DenseFlow icon indicating copy to clipboard operation
DenseFlow copied to clipboard

Clarification of the BPD results on ImageNet32/ImageNet64

Open zhengkw18 opened this issue 1 year ago • 2 comments

Congratulations on your good work! I think DenseFlow is the SOTA among normalizing flows, but I would like to make some clarifications regarding its comparison with other methods (such as diffusion models).

I was comparing DenseFlow against VDM on ImageNet64x64.

DenseFlow: 3.35 BPD, 130M, 1 V100 ~2 weeks VDM: 3.4 BPD, ?M, 128 TPUv3 for ?weeks?

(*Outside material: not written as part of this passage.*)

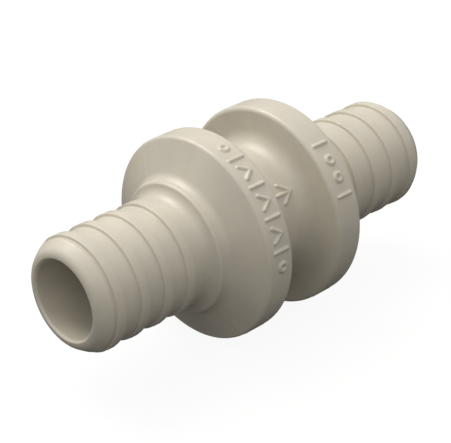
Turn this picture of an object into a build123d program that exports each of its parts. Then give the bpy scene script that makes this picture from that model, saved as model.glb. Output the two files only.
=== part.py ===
from build123d import *
import os
from math import cos, radians, sin

# In-line spring-loaded check valve in a barbed coupling for 14 x 2 mm plastic pipe, in millimetres.
# The valve lies along X and water flows towards +X, from the inlet half to the outlet half.
# The origin is midway between the two mouths, on the axis, and +Z is up.

# Outside of the two moulded halves, with distances along the axis measured from the middle
HALF_LENGTH = 23.7
FLANGE_R = 11.0
FLANGE_INNER = 3.35
FLANGE_OUTER = 6.7
FLANGE_ROUND = 0.5
FLANGE_FILLET = 1.8
FACE_FOOT = 8.45
FACE_FILLET = 1.15
NECK_R = 6.9
COLLAR_R = 7.05
COLLAR_END = 9.5
COLLAR_SLOPE = 0.2
COLLAR_FOOT_FILLET = 1.2
BORE_R = 4.15
LIP = 0.2

# Barb: four narrow square-edged ribs on a slimmer stem, with a rounded nose
BARB_R = 6.05
STEM_OUTER_R = 5.73
RIB_FIRST = 12.43
RIB_PITCH = 3.0
RIB_COUNT = 4
RIB_WIDTH = 1.0
RIB_SLOPE = 0.06
RIB_ROUND = 0.08
NOSE_BEND = 22.4
NOSE_BEND_R = 5.82
NOSE_END_R = 4.95
NOSE_ROUND = 1.05

# Joint between the halves: the outlet half's spigot stands in a socket in the inlet flange
SPIGOT_R = 7.0
SPIGOT_END = -5.4
SPIGOT_ROUND = 0.15
SEAL_ROOM = 1.1
SEAL_INNER_R = 5.7
SEAL_ROUND = 0.45
FIT_GAP = 0.01

# Chamber for the cartridge, in the outlet half
CHAMBER_R = 5.5
CHAMBER_END = 9.0
TAPER_R = 4.9
TAPER_END = 11.0
CLIP_X = -4.4
CLIP_WIRE = 0.6
CLIP_GROOVE_R = 5.9
CLIP_GROOVE_WIDTH = 0.7

# Cartridge: cage, seat and stem guide
CAGE_FRONT = -4.0
CAGE_R = CHAMBER_R - 2 * FIT_GAP
CAGE_INNER_R = 4.7
SEAT_R = 3.0
SEAT_X = -2.6
SEAT_GAP = 0.03
CAGE_GROOVE_FRONT = -3.4
CAGE_GROOVE_REAR = -2.1
CAGE_GROOVE_R = 4.65
GUIDE_FRONT = 6.6
GUIDE_R = 4.9
GUIDE_RING_INNER_R = 4.1
GUIDE_HUB_R = 1.75
GUIDE_HUB_FRONT = 5.6
GUIDE_ARM_REAR = 8.2
GUIDE_ARM_WIDTH = 1.1

# Poppet and its seal, drawn closed on the seat
LIFT = 2.5
SEAL_FRONT = -2.2
HEAD_FRONT = -1.15
HEAD_REAR = -0.35
HEAD_R = 3.75
SEAL_R = 3.9
BOSS_R = 2.3
STUD_R = 0.9
STEM_R = 1.0
STEM_CLEARANCE = 0.06
STEM_END = 8.4
STOP_R = 1.6
STOP_END = GUIDE_HUB_FRONT - LIFT - 0.05
RETAINER_R = 2.8
RETAINER_FRONT = -3.4

# Spring between the poppet's head and the stem guide
SPRING_WIRE = 0.32
SPRING_R = 2.35
SPRING_TURNS = 5.5

# Raised marks, moulded on the flange rims and the neck
MARK_HEIGHT = 0.2
MARK_LENGTH = 1.7
MARK_WIDTH = 0.35
MARK_MIDDLE = 141.0
RIM_MARK_STEP = 9.0
FAR_MARK_STEP = 10.0
INLET_MARKS = ("ring", "bar", "chevron", "bar", "chevron", "bar", "chevron", "bar", "ring")
OUTLET_MARKS = ("bar", "ring", "ring", "bar")
MARK_RING_R = 0.55
MARK_RING_HOLE_R = 0.25
CHEVRON = ((-0.75, 0.8), (-0.3, 0.8), (0.6, 0), (-0.3, -0.8), (-0.75, -0.8), (0.15, 0))
ARROW = (
    (-2.0, 0.35),
    (0.3, 0.35),
    (0.3, 1.1),
    (2.0, 0),
    (0.3, -1.1),
    (0.3, -0.35),
    (-2.0, -0.35),
)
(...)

It looks like DenseFlow gets better BPD with ~100x less compute,

I think the reason why DenseFlow has such a good BPD on ImageNet32/ImageNet64 with distinctly lower computational cost is that the wrong version of downsampled ImageNet was used. I have recently uploaded the code of our ICML2023 paper Improved Techniques for Maximum Likelihood Estimation for Diffusion ODEs (https://github.com/thu-ml/i-DODE), where this question is emphasized as:

There are two different versions of ImageNet32 dataset. For fair comparisons, we use both versions of ImageNet32, one is downloaded from https://image-net.org/data/downsample/Imagenet32_train.zip, following Flow Matching [3], and the other is downloaded from http://image-net.org/small/train_32x32.tar (old version, no longer available), following ScoreSDE and VDM. The former dataset applies anti-aliasing and is easier for maximum likelihood training.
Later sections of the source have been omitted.